Though widely adopted by both British and American vessels during the war, dazzle camouflage was mostly implemented based on assumption rather than solid evidence. Limited, high quality empirical research from the time actually measured whether or not the dazzle worked as advertised. One of the only remaining quantitative studies on its effectiveness was conducted in 1919 by an MIT naval architecture and marine engineering student named Leo Blodgett as part of his thesis.
In the study, Blodgett painted model ships with dazzle patterns and placed them in a mock battle theater. He then observed them at a distance through a periscope and claimed the dazzle effect confused the observer's perception of the ships' movement. But when the Aston University researchers looked back over the findings they found several holes in the study, notably in Blodgett's control group, that didn't measure up to modern standards. Those shortfalls in the control experiment, according to researcher and co-author Samantha Strong, made Blodgett's experiment 'too vague to be useful.' The Aston researchers went back in and created a new control experiment based on edited images of the original results. The newly improved methods showed the optical illusions occurring in cases where the ships did and did not have the dazzle paint.
'We ran our own version of the experiment using photographs from his thesis and compared the results across the original dazzle camouflage versions and versions with the camouflage edited out,' Strong said. 'Our experiment worked well. Both types of ships produced the horizon effect, but the dazzle imposed an additional twist.'
If Blodgett's initial findings held true, the researchers noted, the front (or bow) of the ship would have consistently appeared to twist away from the direction it was actually traveling. In reality, the researchers found several instances where the observer perceived the ship's bow twisting back around, even as it moved away. This illusion, they argue, likely had more to do with the 'horizon effect'—a phenomenon where a ship appears to travel along the horizon regardless of its actual direction—than with the dazzle camouflage itself.
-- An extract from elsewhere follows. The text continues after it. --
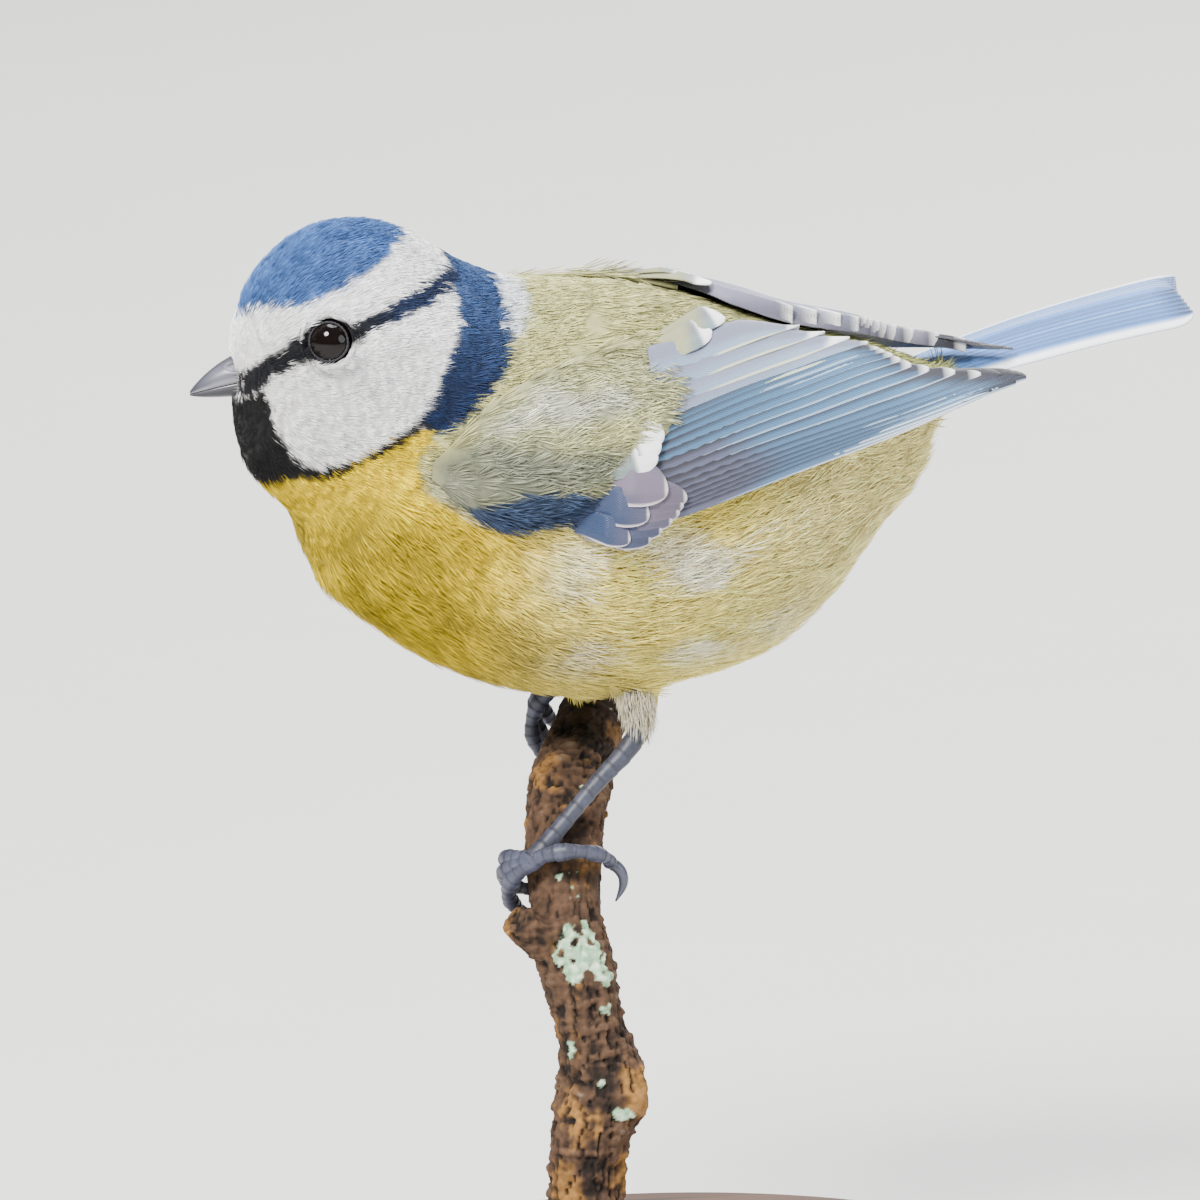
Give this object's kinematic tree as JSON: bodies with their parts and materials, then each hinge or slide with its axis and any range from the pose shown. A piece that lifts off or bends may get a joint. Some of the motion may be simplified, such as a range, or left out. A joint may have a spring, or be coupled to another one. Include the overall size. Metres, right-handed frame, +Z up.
{
  "type": "blue tit model",
  "caption": "Life-size still model of a small perching songbird gripping a short cut branch on a display stand, head level, wings folded and tail raised.",
  "frame": {"origin": "centre of the underside of the stand's base, on the surface it stands on", "axes": "+Z up, the bird faces -X with its tail toward +X, and its left side is -Y"},
  "size_m": [0.1116, 0.084, 0.1261],
  "materials": {
    "crown_feathers": "soft blue, white and black head feathers",
    "collar_feathers": "soft navy and white neck feathers",
    "body_feathers": "soft yellow breast and olive back feathers",
    "wing_feathers": "smooth blue-grey vanes with pale edges",
    "tail_feathers": "smooth blue vanes with a white outer edge",
    "bill_horn": "satin steel-grey horn",
    "eye": "wet, near black",
    "leg_scale": "blue-grey scaled skin",
    "claw_horn": "dark horn",
    "bark": "rough brown bark with pale green lichen",
    "stand_wood": "dark stained, satin",
    "stand_metal": "satin black"
  },
  "bodies": {
    "root": {"bill_lower": "bill_horn", "bill_upper": "bill_horn", "claw_left_front_inner": "claw_horn", "claw_left_front_middle": "claw_horn", "claw_left_front_outer": "claw_horn", "claw_left_hind": "claw_horn", "claw_right_front_inner": "claw_horn", "claw_right_front_middle": "claw_horn", "claw_right_front_outer": "claw_horn", "claw_right_hind": "claw_horn", "eye_left": "eye", "eye_right": "eye", "foot_left": "leg_scale", "foot_right": "leg_scale", "head": "crown_feathers", "neck": "collar_feathers", "perch": "bark", "stand_base": "stand_wood", "stand_rod": "stand_metal", "tail": "tail_feathers", "thigh_left": "body_feathers", "thigh_right": "body_feathers", "torso": "body_feathers", "wing_left": "wing_feathers", "wing_right": "wing_feathers"}
  },
  "joints": []
}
The researchers went on to note that ships traveling up to 25 degrees relative to a horizon will still look like they are traveling alongside it from the observer's point of view.
'The remarkable finding here is that these same two effects, in similar proportions, are clearly evident in participants familiar with the art of camouflage deception, including a lieutenant in a European navy' Aston University Professor and paper co-author Tim Meese said in a statement.
Revealing as the findings are, they don't necessarily mean dazzle was completely ineffective. As noted in a 2016 Smithsonian report, merchant ships clad with the dazzle pattern during the war were reportedly granted lower insurance premiums. Some ship captains at the time also claimed crew morale appeared higher on ships with the dazzle pattern than those without. Even if the actual illusory effect of the dazzle was minimal, people bought into the hype and believed it was effective.
In other words, never count out the placebo effect, even during times of war.